Sunday, January 24, 2010

Tejada back in Baltimore

Miguel Tejada, the 35-year old (plus or minus a few years) who played shortstop for the Orioles for four years, has returned to the Orioles for $6 million to play third for the team that did not keep Melvin Mora. Tejada is most certainly a step up from Mora who declined dramatically in the past year. He will be cheaper than Mora too. Plus, even if his age catches up with him, the one year deal carries little risk.

Tejada was not a very good shortstop. His RTOT of -20 last year for Houston tells a pretty ugly story, though his range remained above average. Third base seems like a real good move for him at this stage of his career.

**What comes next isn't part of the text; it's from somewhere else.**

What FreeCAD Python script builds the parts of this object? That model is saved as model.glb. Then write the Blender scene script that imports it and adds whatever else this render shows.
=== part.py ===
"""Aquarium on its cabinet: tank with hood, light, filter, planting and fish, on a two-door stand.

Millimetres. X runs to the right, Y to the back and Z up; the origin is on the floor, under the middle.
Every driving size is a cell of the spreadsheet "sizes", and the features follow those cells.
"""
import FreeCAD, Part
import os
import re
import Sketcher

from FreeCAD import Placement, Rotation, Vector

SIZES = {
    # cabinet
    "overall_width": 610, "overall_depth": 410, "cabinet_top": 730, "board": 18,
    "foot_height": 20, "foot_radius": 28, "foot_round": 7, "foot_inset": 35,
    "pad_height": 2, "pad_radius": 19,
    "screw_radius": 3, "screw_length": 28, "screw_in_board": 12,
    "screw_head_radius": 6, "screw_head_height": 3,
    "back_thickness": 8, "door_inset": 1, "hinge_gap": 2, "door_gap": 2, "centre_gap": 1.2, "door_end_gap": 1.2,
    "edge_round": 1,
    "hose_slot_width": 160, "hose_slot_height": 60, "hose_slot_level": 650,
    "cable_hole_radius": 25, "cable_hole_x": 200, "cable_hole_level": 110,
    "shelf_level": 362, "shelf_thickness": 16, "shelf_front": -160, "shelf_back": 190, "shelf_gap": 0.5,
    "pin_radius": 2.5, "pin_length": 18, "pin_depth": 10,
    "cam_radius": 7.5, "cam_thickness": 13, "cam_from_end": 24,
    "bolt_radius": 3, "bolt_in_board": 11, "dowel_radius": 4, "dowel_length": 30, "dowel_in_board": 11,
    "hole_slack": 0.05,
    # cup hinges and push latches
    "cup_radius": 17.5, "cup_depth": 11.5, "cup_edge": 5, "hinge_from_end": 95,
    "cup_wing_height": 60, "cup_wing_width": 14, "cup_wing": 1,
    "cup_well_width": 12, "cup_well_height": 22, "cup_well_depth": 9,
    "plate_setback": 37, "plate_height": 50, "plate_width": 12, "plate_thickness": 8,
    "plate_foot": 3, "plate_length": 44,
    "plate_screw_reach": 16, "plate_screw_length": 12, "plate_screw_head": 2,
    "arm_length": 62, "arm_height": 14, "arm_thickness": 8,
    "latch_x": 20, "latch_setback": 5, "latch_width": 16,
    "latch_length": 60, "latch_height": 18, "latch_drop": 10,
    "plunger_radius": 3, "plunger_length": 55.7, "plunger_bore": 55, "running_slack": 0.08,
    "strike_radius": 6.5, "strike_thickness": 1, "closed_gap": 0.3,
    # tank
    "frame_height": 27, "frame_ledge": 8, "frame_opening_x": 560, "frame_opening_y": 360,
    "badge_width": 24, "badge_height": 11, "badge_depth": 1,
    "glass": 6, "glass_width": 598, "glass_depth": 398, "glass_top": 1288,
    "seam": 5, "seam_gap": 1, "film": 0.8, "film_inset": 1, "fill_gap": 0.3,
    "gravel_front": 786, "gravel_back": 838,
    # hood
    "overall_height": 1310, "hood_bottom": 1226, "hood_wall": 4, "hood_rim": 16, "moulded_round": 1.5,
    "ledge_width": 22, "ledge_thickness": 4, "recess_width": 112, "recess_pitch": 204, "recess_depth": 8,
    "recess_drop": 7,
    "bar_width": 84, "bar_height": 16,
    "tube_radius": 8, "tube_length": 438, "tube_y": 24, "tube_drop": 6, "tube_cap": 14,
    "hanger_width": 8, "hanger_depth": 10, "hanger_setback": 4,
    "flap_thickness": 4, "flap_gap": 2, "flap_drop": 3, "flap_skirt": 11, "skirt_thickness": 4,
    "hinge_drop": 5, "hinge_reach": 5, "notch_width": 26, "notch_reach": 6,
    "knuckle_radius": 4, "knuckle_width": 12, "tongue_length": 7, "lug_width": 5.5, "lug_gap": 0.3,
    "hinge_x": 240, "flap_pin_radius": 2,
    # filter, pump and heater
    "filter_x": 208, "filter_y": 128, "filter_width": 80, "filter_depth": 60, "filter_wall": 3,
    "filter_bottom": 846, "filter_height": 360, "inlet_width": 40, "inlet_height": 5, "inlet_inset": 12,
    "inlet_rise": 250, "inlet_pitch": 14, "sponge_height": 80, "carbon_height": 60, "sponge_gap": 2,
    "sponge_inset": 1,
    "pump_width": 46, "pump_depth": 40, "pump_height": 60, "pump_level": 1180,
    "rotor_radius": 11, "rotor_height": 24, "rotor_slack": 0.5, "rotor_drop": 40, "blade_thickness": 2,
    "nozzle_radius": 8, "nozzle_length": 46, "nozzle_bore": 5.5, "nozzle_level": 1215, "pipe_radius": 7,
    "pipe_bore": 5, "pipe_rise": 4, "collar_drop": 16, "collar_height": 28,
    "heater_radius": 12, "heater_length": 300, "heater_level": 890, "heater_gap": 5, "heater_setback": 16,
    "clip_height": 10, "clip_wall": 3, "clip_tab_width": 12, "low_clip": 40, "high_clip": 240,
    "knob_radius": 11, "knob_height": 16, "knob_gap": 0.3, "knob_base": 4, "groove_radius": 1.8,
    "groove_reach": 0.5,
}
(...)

He also had a good year at the plate last year with 199 hits and a 109 OPS+. There are two things that raise some flags though. First, Tejada was never very patient at the plate. But he had averaged 44 walks per 162 games for his career. His usual high batting average kept his OBP in the decent range. But the last two years, despite not missing any time in the field at all (he played 158 games both seasons), his walk total has dipped. He walked 24 times in 2008 and only 19 times last year. That's in Molina territory.

The other red flag was his home/away splits last year. His line at home was, .343/.367/.512. On the road he went, .283/.313/.395. That's a Coors Field-like difference, is it not? Translated, that's an OPS+ at home of 127 and 93 on the road. That's a big swing. Just for reference, the Fan looked up his career splits in this category and for his career, the split is much closer. The Fan also looked at 2008 since it was the same ballpark and again, the splits were much closer. So either last year was an anomaly or as he gets older, he uses a home friendly park more to his advantage.

Since he is (for all we know) off the steroids now, his home run power is not what it used to be, but he does have gap power and he hit 46 doubles last year. Oh, one more thing for Orioles' fans to look out for: He led the league in each of the last two years in grounding into double plays.

The Orioles will be thrilled if Tejada plays decent defense at third, bats around .300 and comes in around 100 for OPS+. For six million bucks, that's not a bad deal to hold down the position for 2010.